The editors told me that doing it their way, we could give a person a comprehensive obituary without having to mingle with mourners at the funeral, begging for quotes and anecdotes. With the obit in hand, we could publish it the same day! They said The Sunday Times in London employed a whole department to write obituaries for prestigious, still-breathing individuals.

I didn’t write a single obituary that summer. I sat at my desk, bored out of my mind, and took one bathroom break, coffee break and walk after another. The news was slow—it was a small town during summer. Funnily enough, most of the real, poorly-paid reporters did exactly as much as I did and seemed to love the work as little as I did too.
Like almost every other American boy with literary aspirations, I was swept up by the legend of Ernest Hemingway. “For Whom the Bell Tolls” became my favorite book, and I dreamed of becoming a foreign correspondent and of wagering my life in the struggle for my beliefs. It was so manly, so American. Papa’s gory, lonely death by his own hand was an issue that could be overlooked.
While studying abroad in Chile last semester, I arranged an internship with a foreign correspondent working in town. I hadn’t totally given up on journalism, and hoped that his work was as romantic as the job title.

This authentic foreign correspondent and I only met three times (twice over beers) and then he disappeared from the face of the earth.
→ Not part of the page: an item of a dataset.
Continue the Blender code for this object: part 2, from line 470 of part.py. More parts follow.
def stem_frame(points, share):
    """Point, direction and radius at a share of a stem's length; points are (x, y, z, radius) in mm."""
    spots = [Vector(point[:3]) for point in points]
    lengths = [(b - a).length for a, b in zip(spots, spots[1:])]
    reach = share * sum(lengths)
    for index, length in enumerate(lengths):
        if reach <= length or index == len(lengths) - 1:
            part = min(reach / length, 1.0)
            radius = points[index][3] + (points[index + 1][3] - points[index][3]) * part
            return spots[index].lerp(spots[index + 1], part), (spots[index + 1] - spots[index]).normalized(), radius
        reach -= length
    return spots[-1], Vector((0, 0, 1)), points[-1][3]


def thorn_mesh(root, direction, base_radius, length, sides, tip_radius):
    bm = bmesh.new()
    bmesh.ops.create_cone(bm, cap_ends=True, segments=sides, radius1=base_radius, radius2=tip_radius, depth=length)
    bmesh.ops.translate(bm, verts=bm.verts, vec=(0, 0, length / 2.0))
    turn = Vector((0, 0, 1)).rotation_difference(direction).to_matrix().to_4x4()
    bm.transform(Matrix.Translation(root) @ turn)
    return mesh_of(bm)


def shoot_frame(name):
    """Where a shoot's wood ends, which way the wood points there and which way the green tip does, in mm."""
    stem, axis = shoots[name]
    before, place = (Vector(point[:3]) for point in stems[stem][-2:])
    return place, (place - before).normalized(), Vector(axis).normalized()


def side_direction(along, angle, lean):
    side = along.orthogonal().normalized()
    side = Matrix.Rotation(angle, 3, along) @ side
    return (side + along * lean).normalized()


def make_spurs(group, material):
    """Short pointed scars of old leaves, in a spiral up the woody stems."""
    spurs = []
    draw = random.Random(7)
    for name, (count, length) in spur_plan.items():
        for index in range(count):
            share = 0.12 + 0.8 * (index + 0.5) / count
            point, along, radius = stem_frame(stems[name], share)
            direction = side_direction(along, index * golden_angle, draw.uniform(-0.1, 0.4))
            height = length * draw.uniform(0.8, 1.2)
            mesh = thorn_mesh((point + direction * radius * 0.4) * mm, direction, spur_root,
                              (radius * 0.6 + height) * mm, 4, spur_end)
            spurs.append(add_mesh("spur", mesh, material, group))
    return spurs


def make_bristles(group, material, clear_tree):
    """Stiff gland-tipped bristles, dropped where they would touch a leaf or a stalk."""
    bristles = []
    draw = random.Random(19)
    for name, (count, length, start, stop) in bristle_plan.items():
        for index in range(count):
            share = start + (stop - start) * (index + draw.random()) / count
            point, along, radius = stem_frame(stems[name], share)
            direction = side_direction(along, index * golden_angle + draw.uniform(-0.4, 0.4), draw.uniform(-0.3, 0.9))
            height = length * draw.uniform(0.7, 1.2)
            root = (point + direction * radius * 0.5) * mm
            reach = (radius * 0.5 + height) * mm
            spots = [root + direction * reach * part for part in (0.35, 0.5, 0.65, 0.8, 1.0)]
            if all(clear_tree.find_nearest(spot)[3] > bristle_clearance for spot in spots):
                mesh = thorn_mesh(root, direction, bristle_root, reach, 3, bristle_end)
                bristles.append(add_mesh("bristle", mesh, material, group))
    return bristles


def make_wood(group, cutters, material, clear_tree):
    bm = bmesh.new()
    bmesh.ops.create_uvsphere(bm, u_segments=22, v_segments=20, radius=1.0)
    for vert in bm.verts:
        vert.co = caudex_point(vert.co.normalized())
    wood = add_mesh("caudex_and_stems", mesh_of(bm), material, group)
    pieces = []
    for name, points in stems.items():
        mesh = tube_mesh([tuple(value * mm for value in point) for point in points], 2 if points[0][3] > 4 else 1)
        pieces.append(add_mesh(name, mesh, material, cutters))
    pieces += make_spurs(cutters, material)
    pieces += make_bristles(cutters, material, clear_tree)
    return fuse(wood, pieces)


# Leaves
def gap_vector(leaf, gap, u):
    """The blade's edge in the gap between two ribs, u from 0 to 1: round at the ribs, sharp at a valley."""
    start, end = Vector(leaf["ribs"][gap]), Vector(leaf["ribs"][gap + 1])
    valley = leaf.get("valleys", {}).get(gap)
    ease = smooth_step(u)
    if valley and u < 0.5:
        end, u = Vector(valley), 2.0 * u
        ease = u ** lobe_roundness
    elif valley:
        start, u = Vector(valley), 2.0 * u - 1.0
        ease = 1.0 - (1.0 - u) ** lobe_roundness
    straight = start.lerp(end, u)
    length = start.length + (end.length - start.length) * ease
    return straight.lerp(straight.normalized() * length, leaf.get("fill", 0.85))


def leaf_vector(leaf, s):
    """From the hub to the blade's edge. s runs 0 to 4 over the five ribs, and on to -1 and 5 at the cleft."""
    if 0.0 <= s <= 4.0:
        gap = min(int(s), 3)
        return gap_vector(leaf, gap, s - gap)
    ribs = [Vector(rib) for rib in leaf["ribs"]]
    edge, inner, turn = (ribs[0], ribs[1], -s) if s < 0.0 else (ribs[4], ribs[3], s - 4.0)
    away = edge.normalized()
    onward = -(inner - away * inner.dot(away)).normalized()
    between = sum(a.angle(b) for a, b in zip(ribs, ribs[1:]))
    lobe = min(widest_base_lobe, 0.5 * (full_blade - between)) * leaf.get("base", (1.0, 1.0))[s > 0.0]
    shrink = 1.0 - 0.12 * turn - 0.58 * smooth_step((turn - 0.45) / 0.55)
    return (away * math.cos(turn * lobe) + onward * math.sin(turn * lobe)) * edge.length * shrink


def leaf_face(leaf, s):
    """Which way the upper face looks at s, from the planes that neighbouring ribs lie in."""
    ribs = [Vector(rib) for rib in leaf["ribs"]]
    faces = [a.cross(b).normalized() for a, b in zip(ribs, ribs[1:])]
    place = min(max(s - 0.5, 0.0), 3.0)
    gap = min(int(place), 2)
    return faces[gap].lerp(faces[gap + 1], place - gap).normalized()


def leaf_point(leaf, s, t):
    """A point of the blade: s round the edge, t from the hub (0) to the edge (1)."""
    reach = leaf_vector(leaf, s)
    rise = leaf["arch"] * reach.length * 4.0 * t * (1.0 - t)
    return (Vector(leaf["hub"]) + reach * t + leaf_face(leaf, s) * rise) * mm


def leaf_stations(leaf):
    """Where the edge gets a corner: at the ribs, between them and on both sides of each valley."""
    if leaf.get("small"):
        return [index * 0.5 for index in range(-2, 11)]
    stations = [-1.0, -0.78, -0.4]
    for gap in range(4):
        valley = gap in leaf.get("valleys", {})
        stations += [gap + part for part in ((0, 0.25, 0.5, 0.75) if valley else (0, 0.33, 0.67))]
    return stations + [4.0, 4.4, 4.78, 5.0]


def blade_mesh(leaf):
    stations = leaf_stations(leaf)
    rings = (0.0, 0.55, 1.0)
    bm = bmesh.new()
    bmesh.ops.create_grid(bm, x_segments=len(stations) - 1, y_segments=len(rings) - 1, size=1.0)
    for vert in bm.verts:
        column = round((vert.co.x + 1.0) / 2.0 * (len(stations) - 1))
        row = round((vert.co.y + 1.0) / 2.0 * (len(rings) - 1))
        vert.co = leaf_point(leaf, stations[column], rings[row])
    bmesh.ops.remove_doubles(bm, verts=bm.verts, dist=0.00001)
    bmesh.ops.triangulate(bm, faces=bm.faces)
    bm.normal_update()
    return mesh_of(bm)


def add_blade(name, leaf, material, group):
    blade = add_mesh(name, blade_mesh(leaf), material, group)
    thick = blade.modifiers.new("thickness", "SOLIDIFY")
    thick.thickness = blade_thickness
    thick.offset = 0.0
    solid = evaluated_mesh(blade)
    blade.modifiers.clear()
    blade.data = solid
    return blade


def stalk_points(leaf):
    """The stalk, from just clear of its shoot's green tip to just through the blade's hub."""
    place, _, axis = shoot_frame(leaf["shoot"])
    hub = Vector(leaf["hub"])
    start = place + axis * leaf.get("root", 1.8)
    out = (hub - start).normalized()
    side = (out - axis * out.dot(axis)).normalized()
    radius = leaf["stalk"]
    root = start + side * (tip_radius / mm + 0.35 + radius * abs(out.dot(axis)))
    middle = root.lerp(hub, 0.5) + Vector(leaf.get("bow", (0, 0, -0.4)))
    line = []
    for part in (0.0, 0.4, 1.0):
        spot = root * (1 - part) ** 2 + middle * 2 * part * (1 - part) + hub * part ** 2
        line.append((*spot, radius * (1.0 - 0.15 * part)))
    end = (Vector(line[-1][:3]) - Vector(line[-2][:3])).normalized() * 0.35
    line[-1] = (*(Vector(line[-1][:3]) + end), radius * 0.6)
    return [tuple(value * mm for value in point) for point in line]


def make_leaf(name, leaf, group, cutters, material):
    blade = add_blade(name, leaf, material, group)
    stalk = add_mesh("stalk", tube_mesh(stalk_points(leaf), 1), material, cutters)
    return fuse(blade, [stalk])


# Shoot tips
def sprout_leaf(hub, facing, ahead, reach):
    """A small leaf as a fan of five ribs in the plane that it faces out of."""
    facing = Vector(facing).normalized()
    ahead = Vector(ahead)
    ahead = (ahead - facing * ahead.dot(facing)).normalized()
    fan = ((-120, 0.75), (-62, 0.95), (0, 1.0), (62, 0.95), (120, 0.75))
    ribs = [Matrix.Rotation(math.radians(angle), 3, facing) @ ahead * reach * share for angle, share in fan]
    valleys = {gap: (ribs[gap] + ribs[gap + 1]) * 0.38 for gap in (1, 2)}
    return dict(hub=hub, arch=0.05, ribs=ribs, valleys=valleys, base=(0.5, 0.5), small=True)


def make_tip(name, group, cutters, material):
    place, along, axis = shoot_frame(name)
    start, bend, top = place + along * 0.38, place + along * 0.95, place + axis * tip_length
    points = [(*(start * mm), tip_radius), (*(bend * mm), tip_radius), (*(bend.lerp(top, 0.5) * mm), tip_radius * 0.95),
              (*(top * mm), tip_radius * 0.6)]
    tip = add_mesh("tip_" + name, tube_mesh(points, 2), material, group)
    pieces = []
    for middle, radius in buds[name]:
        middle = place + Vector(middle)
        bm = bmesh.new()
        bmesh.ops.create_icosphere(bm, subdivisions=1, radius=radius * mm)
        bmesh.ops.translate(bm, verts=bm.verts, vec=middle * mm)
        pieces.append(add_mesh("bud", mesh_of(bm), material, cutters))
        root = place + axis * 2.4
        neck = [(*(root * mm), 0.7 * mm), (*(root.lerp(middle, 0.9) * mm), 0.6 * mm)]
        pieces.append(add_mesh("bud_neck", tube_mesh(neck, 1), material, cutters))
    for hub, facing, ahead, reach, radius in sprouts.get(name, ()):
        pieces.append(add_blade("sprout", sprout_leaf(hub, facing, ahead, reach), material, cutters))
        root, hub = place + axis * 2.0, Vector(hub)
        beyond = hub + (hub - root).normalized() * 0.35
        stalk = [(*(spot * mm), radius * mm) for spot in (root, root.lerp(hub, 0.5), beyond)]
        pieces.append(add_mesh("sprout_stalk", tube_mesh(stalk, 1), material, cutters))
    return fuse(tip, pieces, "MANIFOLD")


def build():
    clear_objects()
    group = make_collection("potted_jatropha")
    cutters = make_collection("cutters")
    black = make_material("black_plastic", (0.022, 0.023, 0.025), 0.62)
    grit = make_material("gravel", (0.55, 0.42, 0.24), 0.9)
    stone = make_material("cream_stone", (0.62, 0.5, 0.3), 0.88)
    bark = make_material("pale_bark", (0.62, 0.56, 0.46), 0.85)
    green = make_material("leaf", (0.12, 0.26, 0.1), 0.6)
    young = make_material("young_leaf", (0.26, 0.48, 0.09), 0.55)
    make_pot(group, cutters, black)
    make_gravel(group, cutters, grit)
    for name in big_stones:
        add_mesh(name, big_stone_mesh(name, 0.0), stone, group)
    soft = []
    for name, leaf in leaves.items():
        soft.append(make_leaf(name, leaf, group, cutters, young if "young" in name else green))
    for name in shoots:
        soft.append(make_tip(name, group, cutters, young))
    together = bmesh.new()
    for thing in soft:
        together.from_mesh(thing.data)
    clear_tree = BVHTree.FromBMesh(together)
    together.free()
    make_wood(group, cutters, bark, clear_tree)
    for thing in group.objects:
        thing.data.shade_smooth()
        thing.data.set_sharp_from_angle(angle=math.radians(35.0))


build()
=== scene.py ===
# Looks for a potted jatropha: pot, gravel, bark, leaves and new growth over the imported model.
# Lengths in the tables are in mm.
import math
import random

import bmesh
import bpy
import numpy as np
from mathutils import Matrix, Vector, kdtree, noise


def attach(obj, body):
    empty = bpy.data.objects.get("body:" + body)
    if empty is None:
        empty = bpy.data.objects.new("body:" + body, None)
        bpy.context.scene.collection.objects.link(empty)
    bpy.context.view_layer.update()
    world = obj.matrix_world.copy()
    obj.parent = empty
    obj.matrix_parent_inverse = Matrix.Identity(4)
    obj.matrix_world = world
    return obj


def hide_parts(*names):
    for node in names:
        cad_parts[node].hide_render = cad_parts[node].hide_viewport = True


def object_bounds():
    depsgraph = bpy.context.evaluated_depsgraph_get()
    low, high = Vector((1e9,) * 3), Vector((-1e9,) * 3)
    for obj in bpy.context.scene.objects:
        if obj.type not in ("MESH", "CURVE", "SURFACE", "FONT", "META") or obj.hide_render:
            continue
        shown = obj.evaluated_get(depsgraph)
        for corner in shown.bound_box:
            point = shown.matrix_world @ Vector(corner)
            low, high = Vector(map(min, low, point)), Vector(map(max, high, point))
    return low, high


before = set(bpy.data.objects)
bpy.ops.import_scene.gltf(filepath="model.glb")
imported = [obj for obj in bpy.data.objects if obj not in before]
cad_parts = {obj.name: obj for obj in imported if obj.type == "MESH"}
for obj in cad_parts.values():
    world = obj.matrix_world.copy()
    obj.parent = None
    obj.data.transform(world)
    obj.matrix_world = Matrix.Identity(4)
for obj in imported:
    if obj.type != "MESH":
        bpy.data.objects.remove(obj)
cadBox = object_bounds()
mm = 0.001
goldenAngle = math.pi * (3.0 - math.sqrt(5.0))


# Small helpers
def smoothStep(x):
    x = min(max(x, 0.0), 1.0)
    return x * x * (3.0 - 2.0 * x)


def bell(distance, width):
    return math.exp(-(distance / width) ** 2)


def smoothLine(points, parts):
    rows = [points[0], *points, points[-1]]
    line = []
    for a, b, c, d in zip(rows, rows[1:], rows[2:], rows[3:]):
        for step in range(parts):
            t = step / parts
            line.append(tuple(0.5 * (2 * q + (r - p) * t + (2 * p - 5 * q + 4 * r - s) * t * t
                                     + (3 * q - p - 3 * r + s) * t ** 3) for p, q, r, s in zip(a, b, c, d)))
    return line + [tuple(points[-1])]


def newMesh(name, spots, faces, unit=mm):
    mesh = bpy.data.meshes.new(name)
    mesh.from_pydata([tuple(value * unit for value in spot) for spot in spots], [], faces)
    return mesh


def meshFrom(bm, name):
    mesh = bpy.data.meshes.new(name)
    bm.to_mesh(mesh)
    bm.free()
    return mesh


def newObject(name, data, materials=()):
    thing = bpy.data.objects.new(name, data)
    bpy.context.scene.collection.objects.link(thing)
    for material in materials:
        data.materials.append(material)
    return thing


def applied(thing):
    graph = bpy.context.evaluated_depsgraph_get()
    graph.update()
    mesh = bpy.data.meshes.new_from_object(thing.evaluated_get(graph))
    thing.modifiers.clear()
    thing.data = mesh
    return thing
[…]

Through our conversations, I learned that he was from a wealthy family and that some of his money came from sizeable real-estate investments. His journalism income came from freelance work, writing four or five magazine articles a year and selling each to dozens of publications in various languages. He spent most of his time marketing himself, not actually writing.

He said that when he wrote real, timely articles for newspapers—mostly covering elections—he would often prepare weeks in advance, calling experts and asking them to hypothesize about several outcomes: What if Candidate “A” wins by a lot? A little? What if Candidate “B” comes from behind? This conjecture formed the bulk of his articles—the actual substance was tacked on later.
It became abundantly clear to me that the news is big business. And it’s based largely on two factors: how quickly it’s delivered and how engaging it is. Readers and viewers expect journalists to deliver information and a credible interpretation 10 minutes after an event occurs. And journalists spend most of their time obsessing over the first two sentences in their articles, coaxing you to read on by hook or by crook. The rest flows out after, and can be cut down for length.

Being correct, of course, is important. How often have you watched CNN after a momentous event and seen the anchors say nothing of substance for hours?

On Sept. 11th, every major news network was playing the game—pulling experts and witnesses and those affected by the events onto the screen one after another. If you can’t say anything, you might as well blab on about nothing.
The public is vicious when mistakes are made, despite how difficult all of it is to monitor—no major newspaper could call everyone who was quoted in every article written in a day to verify quotations and to check facts. Sometimes, little white lies or alterations can make articles immensely more interesting.

More than ever, the world needs savvy, honest reporters, who can produce accurate and interesting work within the confines of the bureaucracy and red tape that scared me off. Perhaps the public should lower its standards—looking for factuality rather than entertainment or promptness. Either way, today’s journalists must negotiate a mountain of ethical dilemmas, and we must give them room to maneuver. Otherwise, who will ever want to deliver the news?